Voilà pour le romanesque. La jeune fille, même en rébellion, est imprégnée de cette désolante idéologie prétendue civilisatrice, dont nous n 'avons aperçu les tares que très récemment ; nous verrons bien ce que diront nos descendants de toutes nos certitudes arrogantes actuelles ; mais il est vrai que l'histoire, "ça sert à rien". Le chapitre suivant concerne la longue traversée :

 

"Voilà mon pays ! Je me sens aussi intimidée qu'excitée à imaginer ce qui m'attend sur cette terre nouvelle. Je ne sais pas seulement combien d'années j'y passerai. Est-ce vraiment important ? Je l'ai choisie, j'ai voulu y venir, j'y suis.

 

"Depuis deux jours il fait meilleur, même beau. Le vent est passé au nord et nous glissons sur une mer grise, parcourue seulement de trouées de lumière qui fusent entre les nuages. Des albatros aux yeux délicatement soulignés de noir nous accompagnent, furetant dans le sillage en quête de nourriture. Délivrée de l'ignoble mal de mer qui m'a tenue au lit pendant la descente depuis le Rio de la Plata, je reste sur le pont toute la journée pour fuir l'odeur de moisi de ma cabine.
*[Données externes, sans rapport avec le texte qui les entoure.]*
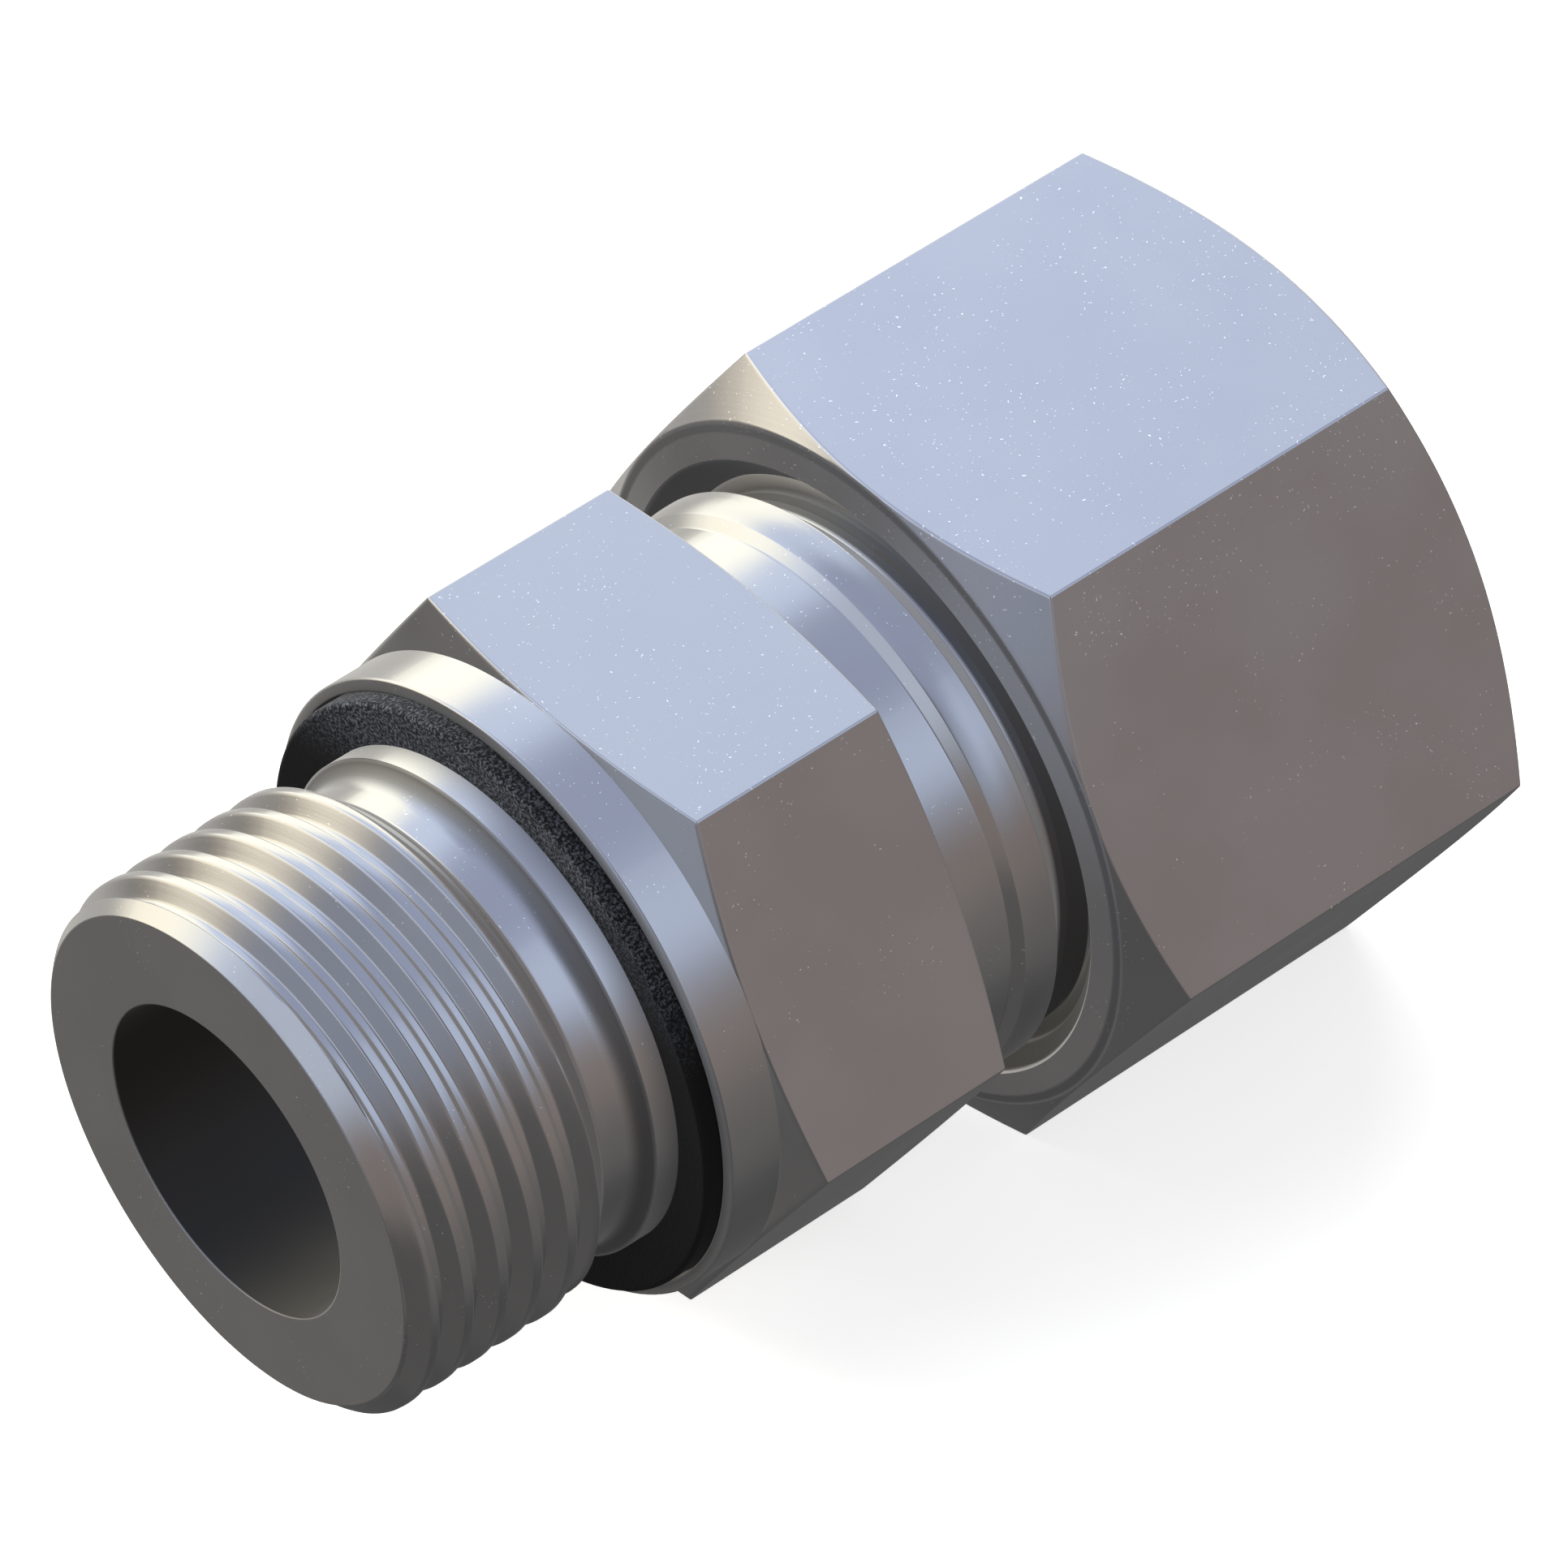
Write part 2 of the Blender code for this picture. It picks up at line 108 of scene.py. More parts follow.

L'air me semble chargé d'une indéfinissable énergie, une vivacité qui m'emplit les poumons, me donne envie de chanter, conforte ce choix déraisonnable de venir fixer ici une partie de ma vie." Nul doute que ce portrait ne doive beaucoup à l'autrice elle-même, navigatrice au long cours. L'amant de Patagonie, d'Isabelle Autissier, chez Grasset : un long poème musclé d'amour et de tempêtes ; le choc malencontreux des civilisations, racheté par l'amour mixte et l'immense souffle du Sud extrême.